# Provided entries
—————
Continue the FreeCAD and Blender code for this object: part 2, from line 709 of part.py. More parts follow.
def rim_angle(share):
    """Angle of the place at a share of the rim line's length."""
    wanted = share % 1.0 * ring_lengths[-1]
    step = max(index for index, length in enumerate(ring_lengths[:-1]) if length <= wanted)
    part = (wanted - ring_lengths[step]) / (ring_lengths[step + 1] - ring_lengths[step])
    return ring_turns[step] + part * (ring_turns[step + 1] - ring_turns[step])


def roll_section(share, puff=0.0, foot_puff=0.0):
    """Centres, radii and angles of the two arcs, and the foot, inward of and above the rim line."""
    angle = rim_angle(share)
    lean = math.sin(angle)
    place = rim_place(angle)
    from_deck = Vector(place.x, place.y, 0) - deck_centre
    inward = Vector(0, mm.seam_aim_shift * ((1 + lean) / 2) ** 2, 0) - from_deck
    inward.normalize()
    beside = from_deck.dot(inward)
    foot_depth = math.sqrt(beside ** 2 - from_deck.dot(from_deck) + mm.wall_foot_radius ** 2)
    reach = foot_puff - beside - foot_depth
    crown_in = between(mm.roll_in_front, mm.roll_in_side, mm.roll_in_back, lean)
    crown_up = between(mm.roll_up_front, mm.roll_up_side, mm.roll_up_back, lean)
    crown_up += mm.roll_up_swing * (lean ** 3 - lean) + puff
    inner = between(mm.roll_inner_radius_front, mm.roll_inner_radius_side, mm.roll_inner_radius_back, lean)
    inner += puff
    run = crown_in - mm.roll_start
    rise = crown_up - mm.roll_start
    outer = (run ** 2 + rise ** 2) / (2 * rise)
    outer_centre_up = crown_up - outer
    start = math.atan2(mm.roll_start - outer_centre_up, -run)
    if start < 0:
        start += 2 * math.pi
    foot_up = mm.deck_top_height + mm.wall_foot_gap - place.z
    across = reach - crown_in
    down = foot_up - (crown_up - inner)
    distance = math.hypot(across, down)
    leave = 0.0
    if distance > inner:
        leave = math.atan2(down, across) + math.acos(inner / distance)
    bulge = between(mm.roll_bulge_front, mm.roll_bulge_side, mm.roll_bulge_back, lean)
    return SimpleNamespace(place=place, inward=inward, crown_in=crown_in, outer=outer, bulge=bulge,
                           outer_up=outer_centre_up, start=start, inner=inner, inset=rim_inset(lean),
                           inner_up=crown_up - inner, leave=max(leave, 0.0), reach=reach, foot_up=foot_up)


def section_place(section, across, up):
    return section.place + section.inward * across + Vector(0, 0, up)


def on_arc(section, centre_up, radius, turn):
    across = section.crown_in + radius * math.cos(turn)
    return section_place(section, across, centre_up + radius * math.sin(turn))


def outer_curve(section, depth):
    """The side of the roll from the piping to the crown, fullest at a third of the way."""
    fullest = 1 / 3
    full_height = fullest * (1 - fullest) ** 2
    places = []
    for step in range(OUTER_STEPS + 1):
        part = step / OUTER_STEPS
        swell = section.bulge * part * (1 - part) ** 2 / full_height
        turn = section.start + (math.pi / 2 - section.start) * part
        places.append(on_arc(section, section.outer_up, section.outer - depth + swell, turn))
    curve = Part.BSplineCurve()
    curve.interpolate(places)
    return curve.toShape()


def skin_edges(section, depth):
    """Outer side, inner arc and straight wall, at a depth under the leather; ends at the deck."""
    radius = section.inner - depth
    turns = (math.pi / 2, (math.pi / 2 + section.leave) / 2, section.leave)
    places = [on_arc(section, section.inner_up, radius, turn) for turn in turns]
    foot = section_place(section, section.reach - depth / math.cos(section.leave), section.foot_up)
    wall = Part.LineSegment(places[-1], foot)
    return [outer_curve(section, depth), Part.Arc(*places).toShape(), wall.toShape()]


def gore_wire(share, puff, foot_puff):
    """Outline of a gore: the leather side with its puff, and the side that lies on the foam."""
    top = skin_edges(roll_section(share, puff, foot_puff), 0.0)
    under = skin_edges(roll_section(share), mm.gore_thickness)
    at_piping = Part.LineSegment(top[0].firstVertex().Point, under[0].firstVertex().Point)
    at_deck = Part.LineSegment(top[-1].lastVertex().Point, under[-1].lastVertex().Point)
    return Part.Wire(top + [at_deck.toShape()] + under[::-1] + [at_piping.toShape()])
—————
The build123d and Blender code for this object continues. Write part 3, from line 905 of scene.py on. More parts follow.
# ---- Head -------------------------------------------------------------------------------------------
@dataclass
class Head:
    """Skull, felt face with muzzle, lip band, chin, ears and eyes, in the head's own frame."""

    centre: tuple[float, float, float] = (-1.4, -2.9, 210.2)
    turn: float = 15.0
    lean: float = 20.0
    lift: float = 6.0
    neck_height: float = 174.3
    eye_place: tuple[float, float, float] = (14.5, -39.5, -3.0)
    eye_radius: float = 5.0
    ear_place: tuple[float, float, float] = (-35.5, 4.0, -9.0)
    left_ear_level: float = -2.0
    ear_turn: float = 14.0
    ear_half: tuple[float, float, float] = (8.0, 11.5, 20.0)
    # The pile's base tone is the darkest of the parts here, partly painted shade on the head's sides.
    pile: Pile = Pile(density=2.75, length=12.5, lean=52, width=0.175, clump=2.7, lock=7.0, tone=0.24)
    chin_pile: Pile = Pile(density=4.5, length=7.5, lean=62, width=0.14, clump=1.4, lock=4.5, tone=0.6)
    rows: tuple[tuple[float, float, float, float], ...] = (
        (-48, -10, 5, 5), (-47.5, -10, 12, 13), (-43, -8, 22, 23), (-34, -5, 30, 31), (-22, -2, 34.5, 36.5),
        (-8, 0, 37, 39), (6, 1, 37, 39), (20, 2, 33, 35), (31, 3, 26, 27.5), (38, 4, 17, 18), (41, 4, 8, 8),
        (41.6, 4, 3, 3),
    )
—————
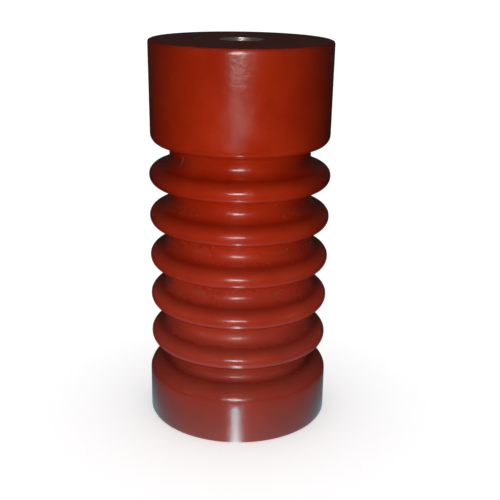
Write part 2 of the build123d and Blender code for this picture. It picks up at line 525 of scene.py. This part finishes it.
—————
# Work to be completed
Above is a listing; print exactly its lines from the one with "The build123d and Blender code for this object" through the one with "felt face with", and no other lines.

# Result below
The build123d and Blender code for this object continues. Write part 3, from line 905 of scene.py on. More parts follow.
# ---- Head -------------------------------------------------------------------------------------------
@dataclass
class Head:
    """Skull, felt face with muzzle, lip band, chin, ears and eyes, in the head's own frame."""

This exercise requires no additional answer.